Write out all of the entries exactly as given.

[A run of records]
# # #
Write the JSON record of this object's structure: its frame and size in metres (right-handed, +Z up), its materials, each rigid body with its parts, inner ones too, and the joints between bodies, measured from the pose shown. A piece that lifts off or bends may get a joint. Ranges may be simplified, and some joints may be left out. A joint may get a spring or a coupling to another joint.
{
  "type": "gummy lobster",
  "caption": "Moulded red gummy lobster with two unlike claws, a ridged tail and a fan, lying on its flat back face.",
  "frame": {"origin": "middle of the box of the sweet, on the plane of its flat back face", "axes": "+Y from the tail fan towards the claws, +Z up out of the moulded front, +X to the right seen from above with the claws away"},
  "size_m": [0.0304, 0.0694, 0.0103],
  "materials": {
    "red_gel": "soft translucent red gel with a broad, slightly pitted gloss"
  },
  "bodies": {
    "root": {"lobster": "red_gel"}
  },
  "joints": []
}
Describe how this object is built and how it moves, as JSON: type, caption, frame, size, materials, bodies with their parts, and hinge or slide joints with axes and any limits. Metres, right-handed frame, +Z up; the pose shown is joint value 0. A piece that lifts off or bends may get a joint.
# # #
-- OUTPUT OF THE TASK --
Write the JSON record of this object's structure: its frame and size in metres (right-handed, +Z up), its materials, each rigid body with its parts, inner ones too, and the joints between bodies, measured from the pose shown. A piece that lifts off or bends may get a joint. Ranges may be simplified, and some joints may be left out. A joint may get a spring or a coupling to another joint.
{
  "type": "gummy lobster",
  "caption": "Moulded red gummy lobster with two unlike claws, a ridged tail and a fan, lying on its flat back face.",
  "frame": {"origin": "middle of the box of the sweet, on the plane of its flat back face", "axes": "+Y from the tail fan towards the claws, +Z up out of the moulded front, +X to the right seen from above with the claws away"},
  "size_m": [0.0304, 0.0694, 0.0103],
  "materials": {
    "red_gel": "soft translucent red gel with a broad, slightly pitted gloss"
  },
  "bodies": {
    "root": {"lobster": "red_gel"}
  },
  "joints": []
}
Describe how this object is built and how it moves, as JSON: type, caption, frame, size, materials, bodies with their parts, and hinge or slide joints with axes and any limits. Metres, right-handed frame, +Z up; the pose shown is joint value 0. A piece that lifts off or bends may get a joint.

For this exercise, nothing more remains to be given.